Security infrastructure includes perimeter control, access management at multiple entry points, real-time crowd density monitoring using camera systems and sensor technology, on-site medical facilities with ambulance capacity, and coordination with Riyadh’s emergency services. The General Entertainment Authority’s regulations require event organizers to implement all security and safety standards within entertainment venues, and Soundstorm’s compliance with these requirements is a condition of its operating license.

The festival has maintained a strong safety record across its editions, a notable achievement given the scale of the event and the relative novelty of mass festival attendance in Saudi culture. The absence of major safety incidents has reinforced public trust in large-scale entertainment events and contributed to the normalization of festival attendance.

The Future: Permanent Venue Ambitions

While MDLBEAST has not publicly announced plans for a permanent Soundstorm venue, the trajectory of the festival suggests that the annual build-and-demolish cycle in the Banban Desert may eventually give way to permanent or semi-permanent infrastructure. The $10 billion Qiddiya entertainment city, currently under construction 45 kilometers southwest of Riyadh, includes plans for concert venues and entertainment facilities that could potentially host future Soundstorm editions or related MDLBEAST events.

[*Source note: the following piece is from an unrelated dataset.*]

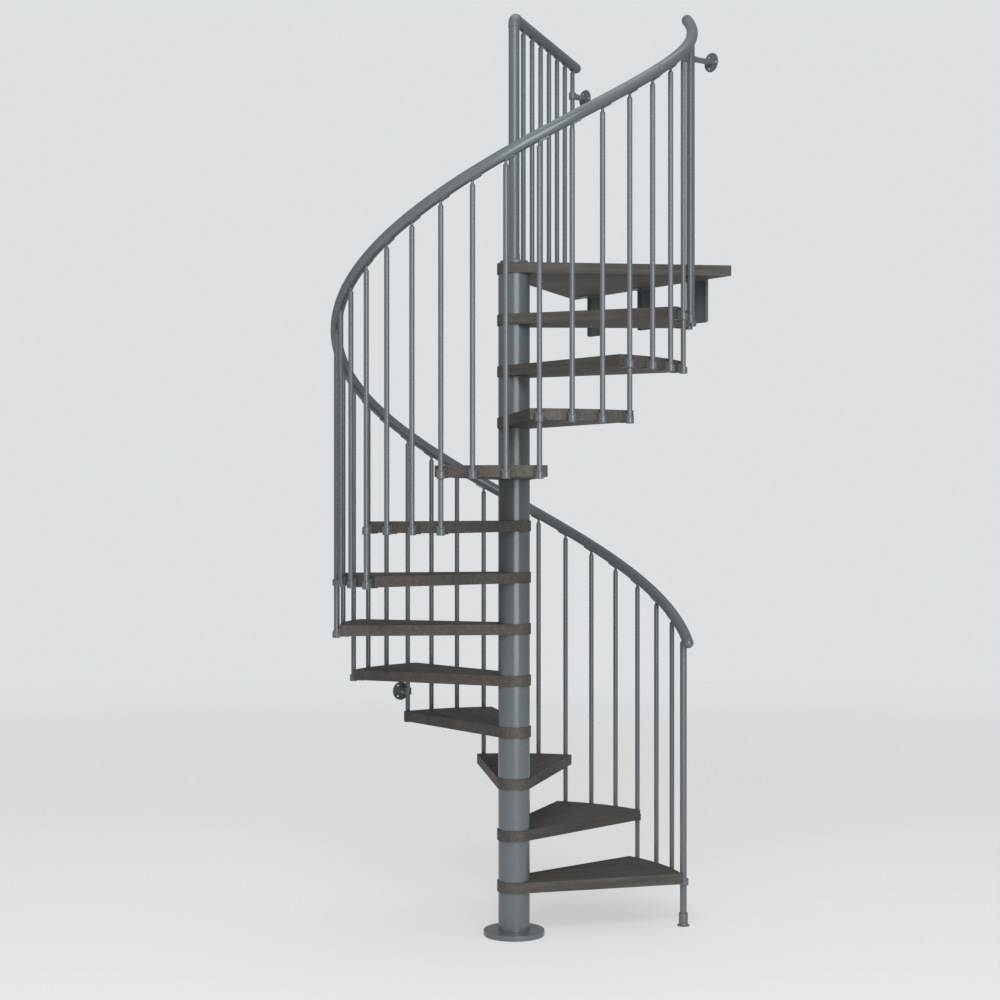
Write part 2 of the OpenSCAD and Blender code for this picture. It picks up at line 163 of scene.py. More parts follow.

The King Fahd International Stadium, currently undergoing reconstruction with a target completion of 2026 and a post-renovation capacity of 70,200, could also serve as a venue for Soundstorm-adjacent events, though its stadium configuration would require significant adaptation for festival use.

More immediately, the continued expansion of Soundstorm’s stage count (from seven in 2022 to 14 in 2025) and the introduction of the four-district model suggest that future editions will continue growing in scope and complexity. MDLBEAST’s leadership has consistently described Soundstorm as a long-term cultural infrastructure investment rather than a short-term promotional campaign, and the festival’s year-over-year growth trajectory supports that characterization.

What Soundstorm Means for Riyadh

Soundstorm has fundamentally altered Riyadh’s identity in the global cultural consciousness. Before the festival, Riyadh was known internationally primarily as a business and government center — the capital of the world’s largest oil exporter. After six editions of Soundstorm, Riyadh has emerged as a credible music tourism destination that draws attendees from across Europe, the Americas, and Asia.

The festival’s timing in December — when European and North American festival seasons have concluded — gives Riyadh a natural scheduling advantage. Festival enthusiasts looking for a major event during the Northern Hemisphere winter have limited options. Soundstorm fills that gap with a production quality and lineup caliber that justifies international travel.

For Riyadh’s residents, Soundstorm has become an annual cultural anchor — the event around which December social calendars are organized. The festival’s growth from 450,000 to 700,000 attendees in just four years of active editions reflects genuine audience loyalty, not just curiosity-driven first-time attendance.

The broader Riyadh music ecosystem — including year-round venues like Beast House, the concert programming within Riyadh Season, and the growing network of recording studios and production facilities — owes much of its momentum to the proof of concept that Soundstorm provided. When MDLBEAST demonstrated that Saudi Arabia could host a 700,000-person music festival at international standard, it opened the door for every subsequent investment in the Kingdom’s music infrastructure.

Soundstorm is not simply a festival. It is the single most visible expression of Saudi Arabia’s cultural transformation — a three-day demonstration that the Kingdom is building a creative economy capable of competing with any entertainment market in the world.